Aim >> Set down the material once more, exactly as it appears.

Data segment >>
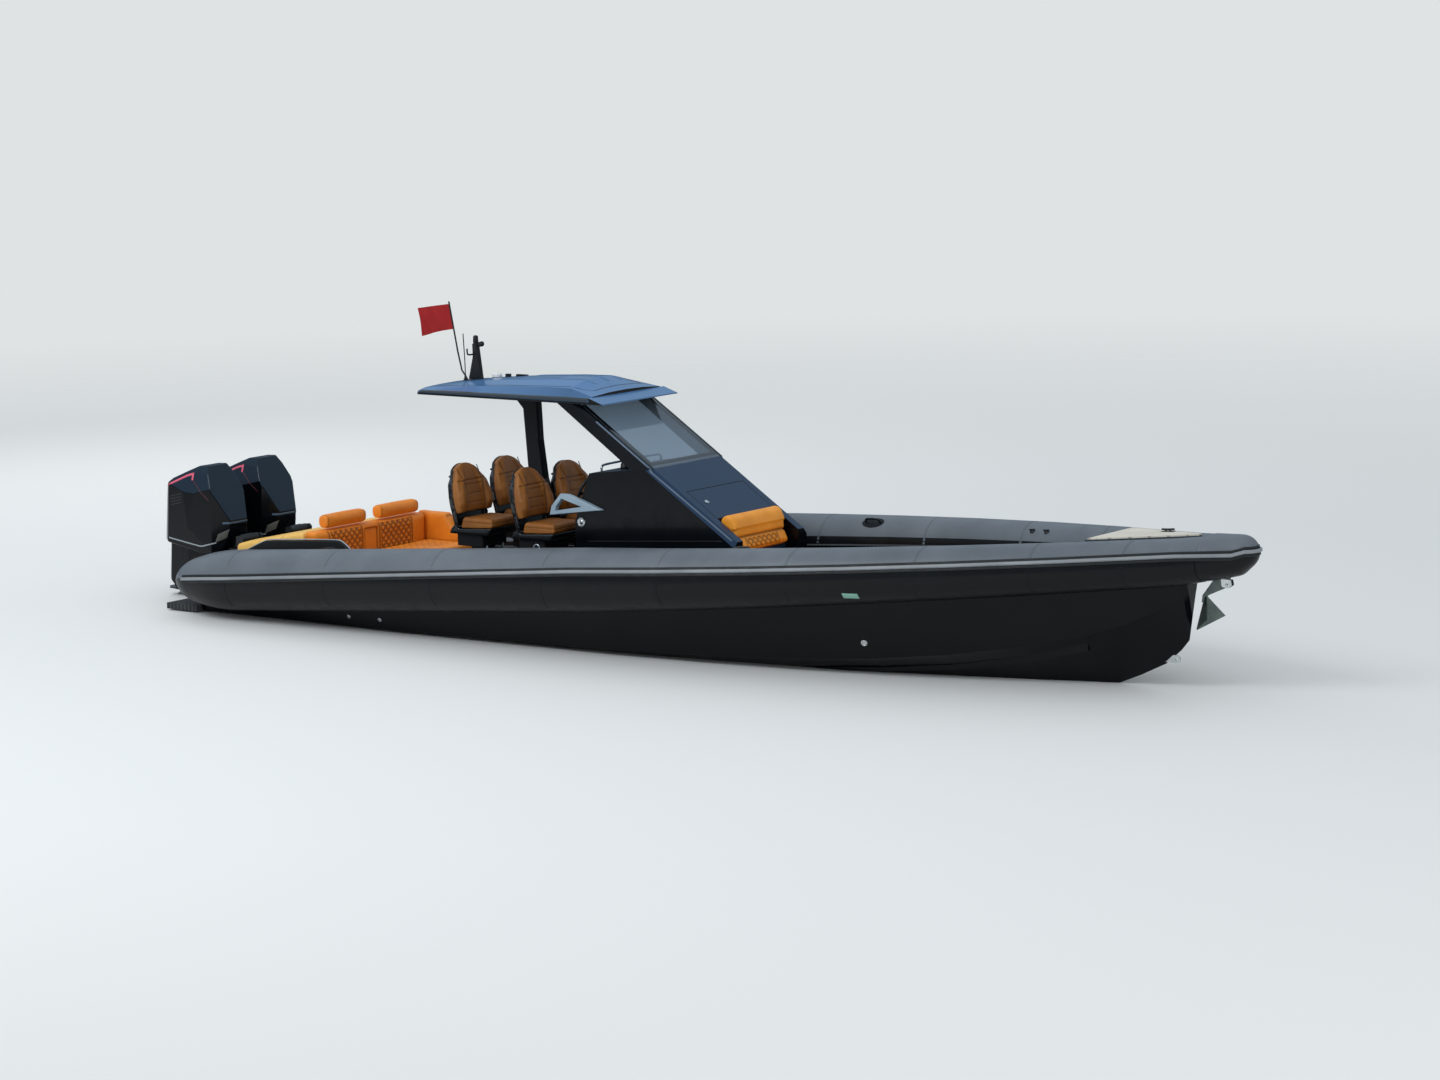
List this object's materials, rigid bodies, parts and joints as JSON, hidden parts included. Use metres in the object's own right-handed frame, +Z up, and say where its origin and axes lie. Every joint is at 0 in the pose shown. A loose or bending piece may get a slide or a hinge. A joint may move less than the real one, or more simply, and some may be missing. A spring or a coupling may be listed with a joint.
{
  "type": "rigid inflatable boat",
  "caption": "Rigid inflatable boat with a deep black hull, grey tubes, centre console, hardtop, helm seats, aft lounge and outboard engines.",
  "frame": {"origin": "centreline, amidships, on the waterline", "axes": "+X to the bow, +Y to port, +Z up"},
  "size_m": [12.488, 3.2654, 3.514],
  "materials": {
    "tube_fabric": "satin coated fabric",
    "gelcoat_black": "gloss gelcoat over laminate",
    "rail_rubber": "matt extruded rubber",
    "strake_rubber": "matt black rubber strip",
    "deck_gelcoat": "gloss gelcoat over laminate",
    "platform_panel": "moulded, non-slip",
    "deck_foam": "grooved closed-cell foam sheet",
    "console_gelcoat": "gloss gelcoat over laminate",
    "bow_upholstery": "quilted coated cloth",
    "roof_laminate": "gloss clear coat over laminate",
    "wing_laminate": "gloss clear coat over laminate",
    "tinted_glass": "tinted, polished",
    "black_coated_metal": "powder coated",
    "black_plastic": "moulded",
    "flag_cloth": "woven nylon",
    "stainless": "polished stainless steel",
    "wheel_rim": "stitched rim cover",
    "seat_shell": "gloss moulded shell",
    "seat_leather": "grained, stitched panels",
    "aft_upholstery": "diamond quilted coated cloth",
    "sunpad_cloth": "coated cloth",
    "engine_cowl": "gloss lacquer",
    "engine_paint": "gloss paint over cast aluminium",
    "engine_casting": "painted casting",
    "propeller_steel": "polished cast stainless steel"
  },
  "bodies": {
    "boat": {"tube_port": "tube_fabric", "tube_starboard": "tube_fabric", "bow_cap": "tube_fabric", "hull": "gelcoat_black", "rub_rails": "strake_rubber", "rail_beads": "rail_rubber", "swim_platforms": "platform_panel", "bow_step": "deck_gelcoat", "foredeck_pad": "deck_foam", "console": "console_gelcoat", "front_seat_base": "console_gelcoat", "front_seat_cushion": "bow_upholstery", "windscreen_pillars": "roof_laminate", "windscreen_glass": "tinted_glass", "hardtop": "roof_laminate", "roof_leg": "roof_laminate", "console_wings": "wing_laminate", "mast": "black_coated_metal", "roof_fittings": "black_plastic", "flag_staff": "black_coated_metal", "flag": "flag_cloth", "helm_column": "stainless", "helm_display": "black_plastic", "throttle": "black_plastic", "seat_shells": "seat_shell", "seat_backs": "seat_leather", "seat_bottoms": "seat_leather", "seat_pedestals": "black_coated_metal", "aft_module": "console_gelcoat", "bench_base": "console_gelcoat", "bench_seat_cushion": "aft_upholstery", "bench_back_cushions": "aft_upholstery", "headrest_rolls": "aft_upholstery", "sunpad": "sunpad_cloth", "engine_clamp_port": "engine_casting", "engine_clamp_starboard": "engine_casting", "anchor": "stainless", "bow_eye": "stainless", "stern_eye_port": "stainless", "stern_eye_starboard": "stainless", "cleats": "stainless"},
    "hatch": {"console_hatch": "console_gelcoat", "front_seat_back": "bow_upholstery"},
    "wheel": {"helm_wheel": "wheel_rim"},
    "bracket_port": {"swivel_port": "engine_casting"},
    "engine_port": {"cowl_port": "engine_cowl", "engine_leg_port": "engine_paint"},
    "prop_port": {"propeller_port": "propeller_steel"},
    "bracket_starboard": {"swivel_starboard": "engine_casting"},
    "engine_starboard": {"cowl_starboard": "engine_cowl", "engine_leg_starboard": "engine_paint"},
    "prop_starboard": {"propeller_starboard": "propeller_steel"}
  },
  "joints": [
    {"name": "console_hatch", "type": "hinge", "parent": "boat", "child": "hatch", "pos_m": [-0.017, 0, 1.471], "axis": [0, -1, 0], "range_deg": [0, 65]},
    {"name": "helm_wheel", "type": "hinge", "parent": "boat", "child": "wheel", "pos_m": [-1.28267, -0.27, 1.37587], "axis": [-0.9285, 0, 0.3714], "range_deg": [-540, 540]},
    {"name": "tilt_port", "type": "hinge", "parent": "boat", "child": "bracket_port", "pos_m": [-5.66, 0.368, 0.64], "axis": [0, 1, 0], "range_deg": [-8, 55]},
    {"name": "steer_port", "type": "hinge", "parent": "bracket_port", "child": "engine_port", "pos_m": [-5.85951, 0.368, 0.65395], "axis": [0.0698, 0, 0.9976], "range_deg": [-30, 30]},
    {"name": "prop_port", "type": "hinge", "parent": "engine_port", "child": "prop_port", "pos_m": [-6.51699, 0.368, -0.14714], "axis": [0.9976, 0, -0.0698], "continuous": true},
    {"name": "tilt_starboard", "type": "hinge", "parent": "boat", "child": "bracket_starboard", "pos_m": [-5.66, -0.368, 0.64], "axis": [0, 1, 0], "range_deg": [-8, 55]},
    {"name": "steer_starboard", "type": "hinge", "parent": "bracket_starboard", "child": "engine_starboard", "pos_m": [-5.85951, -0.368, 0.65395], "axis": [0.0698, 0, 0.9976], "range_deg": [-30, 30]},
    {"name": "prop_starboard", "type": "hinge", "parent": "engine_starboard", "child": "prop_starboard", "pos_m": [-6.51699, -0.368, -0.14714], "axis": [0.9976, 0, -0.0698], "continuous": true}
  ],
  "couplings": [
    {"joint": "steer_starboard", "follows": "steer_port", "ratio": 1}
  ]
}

In response >>
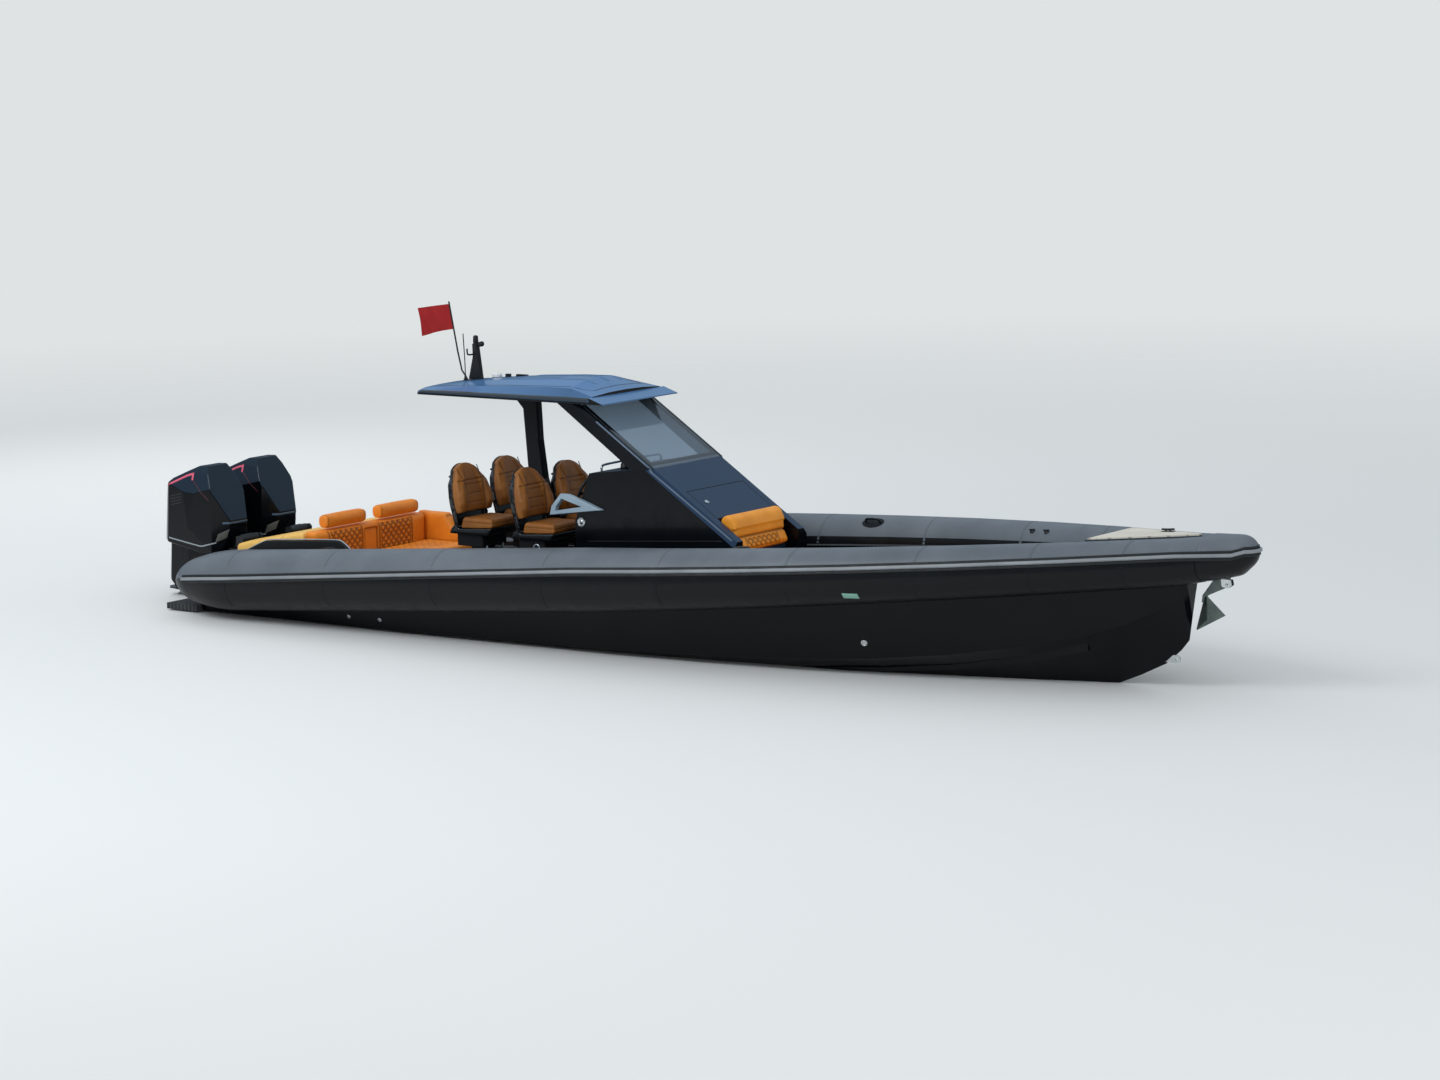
List this object's materials, rigid bodies, parts and joints as JSON, hidden parts included. Use metres in the object's own right-handed frame, +Z up, and say where its origin and axes lie. Every joint is at 0 in the pose shown. A loose or bending piece may get a slide or a hinge. A joint may move less than the real one, or more simply, and some may be missing. A spring or a coupling may be listed with a joint.
{
  "type": "rigid inflatable boat",
  "caption": "Rigid inflatable boat with a deep black hull, grey tubes, centre console, hardtop, helm seats, aft lounge and outboard engines.",
  "frame": {"origin": "centreline, amidships, on the waterline", "axes": "+X to the bow, +Y to port, +Z up"},
  "size_m": [12.488, 3.2654, 3.514],
  "materials": {
    "tube_fabric": "satin coated fabric",
    "gelcoat_black": "gloss gelcoat over laminate",
    "rail_rubber": "matt extruded rubber",
    "strake_rubber": "matt black rubber strip",
    "deck_gelcoat": "gloss gelcoat over laminate",
    "platform_panel": "moulded, non-slip",
    "deck_foam": "grooved closed-cell foam sheet",
    "console_gelcoat": "gloss gelcoat over laminate",
    "bow_upholstery": "quilted coated cloth",
    "roof_laminate": "gloss clear coat over laminate",
    "wing_laminate": "gloss clear coat over laminate",
    "tinted_glass": "tinted, polished",
    "black_coated_metal": "powder coated",
    "black_plastic": "moulded",
    "flag_cloth": "woven nylon",
    "stainless": "polished stainless steel",
    "wheel_rim": "stitched rim cover",
    "seat_shell": "gloss moulded shell",
    "seat_leather": "grained, stitched panels",
    "aft_upholstery": "diamond quilted coated cloth",
    "sunpad_cloth": "coated cloth",
    "engine_cowl": "gloss lacquer",
    "engine_paint": "gloss paint over cast aluminium",
    "engine_casting": "painted casting",
    "propeller_steel": "polished cast stainless steel"
  },
  "bodies": {
    "boat": {"tube_port": "tube_fabric", "tube_starboard": "tube_fabric", "bow_cap": "tube_fabric", "hull": "gelcoat_black", "rub_rails": "strake_rubber", "rail_beads": "rail_rubber", "swim_platforms": "platform_panel", "bow_step": "deck_gelcoat", "foredeck_pad": "deck_foam", "console": "console_gelcoat", "front_seat_base": "console_gelcoat", "front_seat_cushion": "bow_upholstery", "windscreen_pillars": "roof_laminate", "windscreen_glass": "tinted_glass", "hardtop": "roof_laminate", "roof_leg": "roof_laminate", "console_wings": "wing_laminate", "mast": "black_coated_metal", "roof_fittings": "black_plastic", "flag_staff": "black_coated_metal", "flag": "flag_cloth", "helm_column": "stainless", "helm_display": "black_plastic", "throttle": "black_plastic", "seat_shells": "seat_shell", "seat_backs": "seat_leather", "seat_bottoms": "seat_leather", "seat_pedestals": "black_coated_metal", "aft_module": "console_gelcoat", "bench_base": "console_gelcoat", "bench_seat_cushion": "aft_upholstery", "bench_back_cushions": "aft_upholstery", "headrest_rolls": "aft_upholstery", "sunpad": "sunpad_cloth", "engine_clamp_port": "engine_casting", "engine_clamp_starboard": "engine_casting", "anchor": "stainless", "bow_eye": "stainless", "stern_eye_port": "stainless", "stern_eye_starboard": "stainless", "cleats": "stainless"},
    "hatch": {"console_hatch": "console_gelcoat", "front_seat_back": "bow_upholstery"},
    "wheel": {"helm_wheel": "wheel_rim"},
    "bracket_port": {"swivel_port": "engine_casting"},
    "engine_port": {"cowl_port": "engine_cowl", "engine_leg_port": "engine_paint"},
    "prop_port": {"propeller_port": "propeller_steel"},
    "bracket_starboard": {"swivel_starboard": "engine_casting"},
    "engine_starboard": {"cowl_starboard": "engine_cowl", "engine_leg_starboard": "engine_paint"},
    "prop_starboard": {"propeller_starboard": "propeller_steel"}
  },
  "joints": [
    {"name": "console_hatch", "type": "hinge", "parent": "boat", "child": "hatch", "pos_m": [-0.017, 0, 1.471], "axis": [0, -1, 0], "range_deg": [0, 65]},
    {"name": "helm_wheel", "type": "hinge", "parent": "boat", "child": "wheel", "pos_m": [-1.28267, -0.27, 1.37587], "axis": [-0.9285, 0, 0.3714], "range_deg": [-540, 540]},
    {"name": "tilt_port", "type": "hinge", "parent": "boat", "child": "bracket_port", "pos_m": [-5.66, 0.368, 0.64], "axis": [0, 1, 0], "range_deg": [-8, 55]},
    {"name": "steer_port", "type": "hinge", "parent": "bracket_port", "child": "engine_port", "pos_m": [-5.85951, 0.368, 0.65395], "axis": [0.0698, 0, 0.9976], "range_deg": [-30, 30]},
    {"name": "prop_port", "type": "hinge", "parent": "engine_port", "child": "prop_port", "pos_m": [-6.51699, 0.368, -0.14714], "axis": [0.9976, 0, -0.0698], "continuous": true},
    {"name": "tilt_starboard", "type": "hinge", "parent": "boat", "child": "bracket_starboard", "pos_m": [-5.66, -0.368, 0.64], "axis": [0, 1, 0], "range_deg": [-8, 55]},
    {"name": "steer_starboard", "type": "hinge", "parent": "bracket_starboard", "child": "engine_starboard", "pos_m": [-5.85951, -0.368, 0.65395], "axis": [0.0698, 0, 0.9976], "range_deg": [-30, 30]},
    {"name": "prop_starboard", "type": "hinge", "parent": "engine_starboard", "child": "prop_starboard", "pos_m": [-6.51699, -0.368, -0.14714], "axis": [0.9976, 0, -0.0698], "continuous": true}
  ],
  "couplings": [
    {"joint": "steer_starboard", "follows": "steer_port", "ratio": 1}
  ]
}